# Data excerpts:

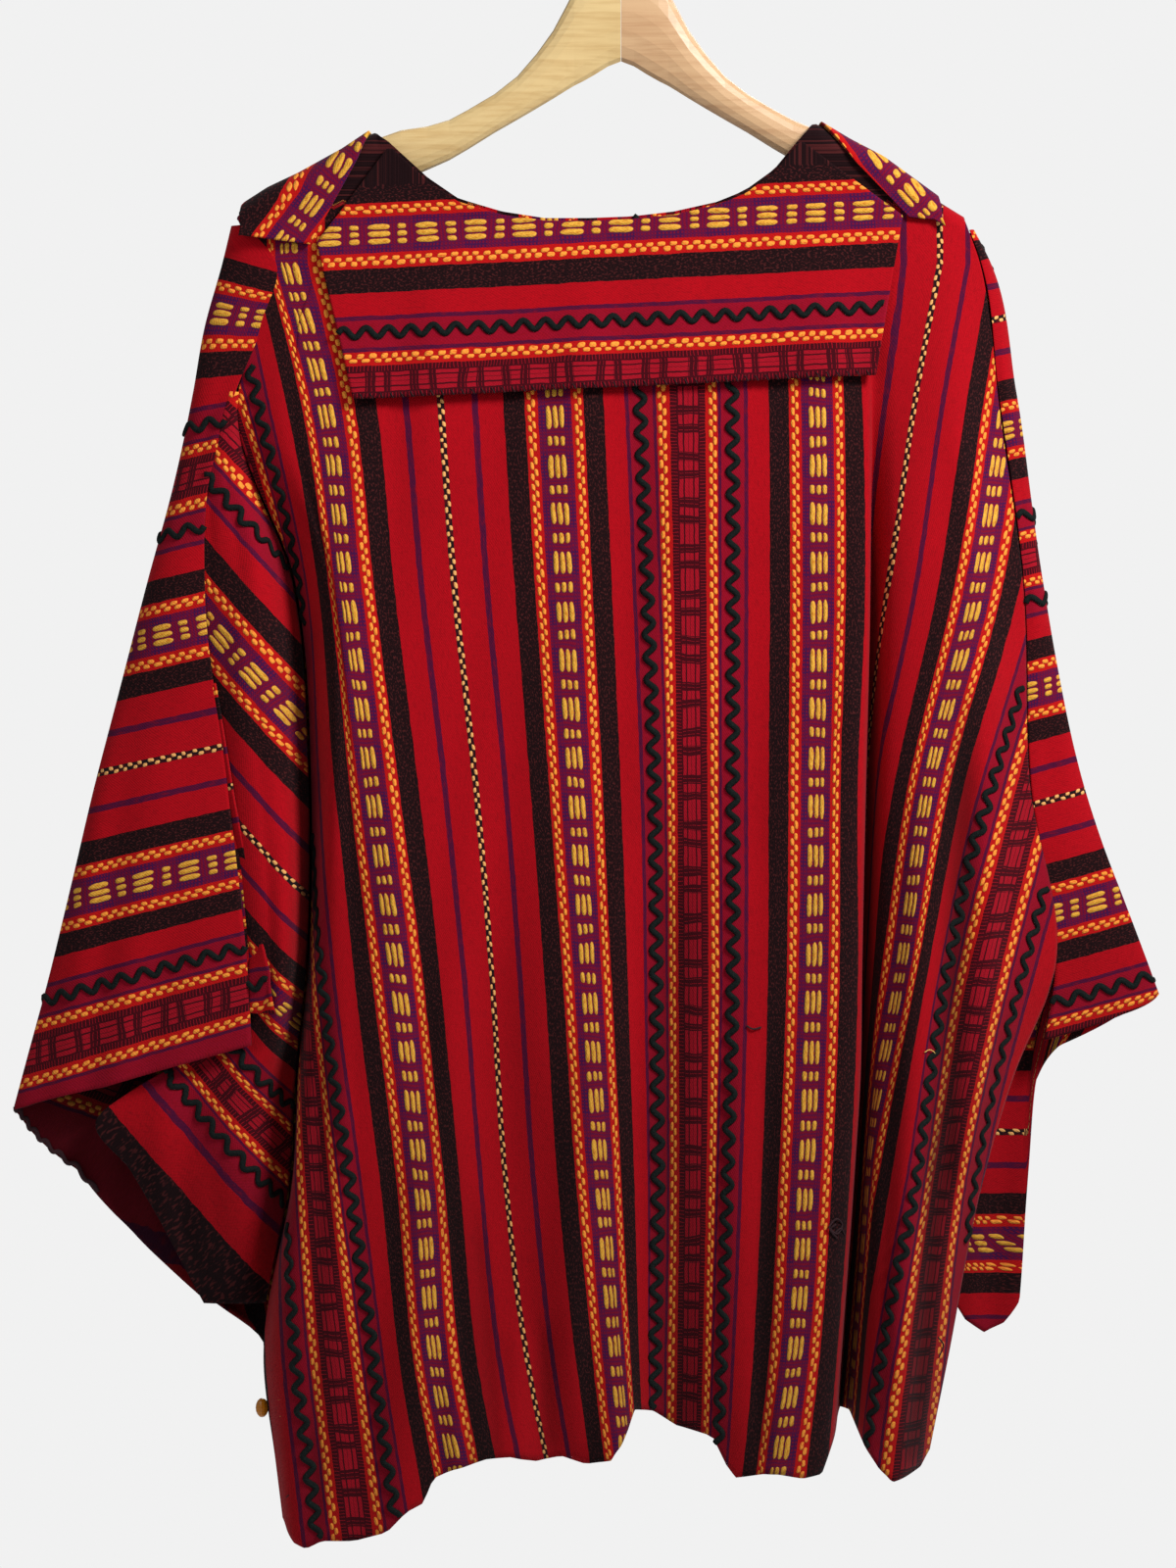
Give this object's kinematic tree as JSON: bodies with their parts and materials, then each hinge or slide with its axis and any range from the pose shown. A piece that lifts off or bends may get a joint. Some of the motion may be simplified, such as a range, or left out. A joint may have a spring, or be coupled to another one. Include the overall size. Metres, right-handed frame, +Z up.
* * *
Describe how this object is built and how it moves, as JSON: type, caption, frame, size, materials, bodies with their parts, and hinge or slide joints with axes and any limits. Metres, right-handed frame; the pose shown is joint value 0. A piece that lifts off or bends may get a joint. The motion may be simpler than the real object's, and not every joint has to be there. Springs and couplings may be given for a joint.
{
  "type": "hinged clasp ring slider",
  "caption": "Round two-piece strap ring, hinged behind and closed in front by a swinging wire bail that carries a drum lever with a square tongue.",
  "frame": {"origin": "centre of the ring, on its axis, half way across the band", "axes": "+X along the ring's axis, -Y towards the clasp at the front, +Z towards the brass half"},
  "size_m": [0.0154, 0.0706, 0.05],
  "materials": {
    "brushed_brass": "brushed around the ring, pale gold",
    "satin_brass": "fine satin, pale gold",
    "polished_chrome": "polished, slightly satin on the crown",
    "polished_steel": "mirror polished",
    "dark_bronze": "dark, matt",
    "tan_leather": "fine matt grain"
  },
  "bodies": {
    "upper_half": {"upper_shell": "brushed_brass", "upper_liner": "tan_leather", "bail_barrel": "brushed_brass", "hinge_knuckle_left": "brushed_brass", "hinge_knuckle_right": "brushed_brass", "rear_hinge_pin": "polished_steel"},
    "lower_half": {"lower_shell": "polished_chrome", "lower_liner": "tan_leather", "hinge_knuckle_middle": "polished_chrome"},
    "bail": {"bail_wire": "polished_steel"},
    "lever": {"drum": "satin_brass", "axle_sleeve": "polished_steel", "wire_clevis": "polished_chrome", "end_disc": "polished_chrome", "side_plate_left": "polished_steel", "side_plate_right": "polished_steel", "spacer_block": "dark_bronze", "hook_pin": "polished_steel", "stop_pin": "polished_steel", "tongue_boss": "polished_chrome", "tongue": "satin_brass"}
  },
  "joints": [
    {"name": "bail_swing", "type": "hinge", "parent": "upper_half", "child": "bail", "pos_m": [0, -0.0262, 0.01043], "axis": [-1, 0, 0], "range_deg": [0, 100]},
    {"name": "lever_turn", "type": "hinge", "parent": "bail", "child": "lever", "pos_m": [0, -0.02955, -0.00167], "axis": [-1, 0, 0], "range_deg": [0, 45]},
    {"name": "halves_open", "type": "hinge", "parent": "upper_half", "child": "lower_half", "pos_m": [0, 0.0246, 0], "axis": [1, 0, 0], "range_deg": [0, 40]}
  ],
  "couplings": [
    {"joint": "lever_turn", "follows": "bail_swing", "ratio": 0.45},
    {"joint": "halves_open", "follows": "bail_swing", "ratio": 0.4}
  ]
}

# Written problem:
Copy all the lines above that hold the string "with".

# Complete answer:
Give this object's kinematic tree as JSON: bodies with their parts and materials, then each hinge or slide with its axis and any range from the pose shown. A piece that lifts off or bends may get a joint. Some of the motion may be simplified, such as a range, or left out. A joint may have a spring, or be coupled to another one. Include the overall size. Metres, right-handed frame, +Z up.
Describe how this object is built and how it moves, as JSON: type, caption, frame, size, materials, bodies with their parts, and hinge or slide joints with axes and any limits. Metres, right-handed frame; the pose shown is joint value 0. A piece that lifts off or bends may get a joint. The motion may be simpler than the real object's, and not every joint has to be there. Springs and couplings may be given for a joint.
  "caption": "Round two-piece strap ring, hinged behind and closed in front by a swinging wire bail that carries a drum lever with a square tongue.",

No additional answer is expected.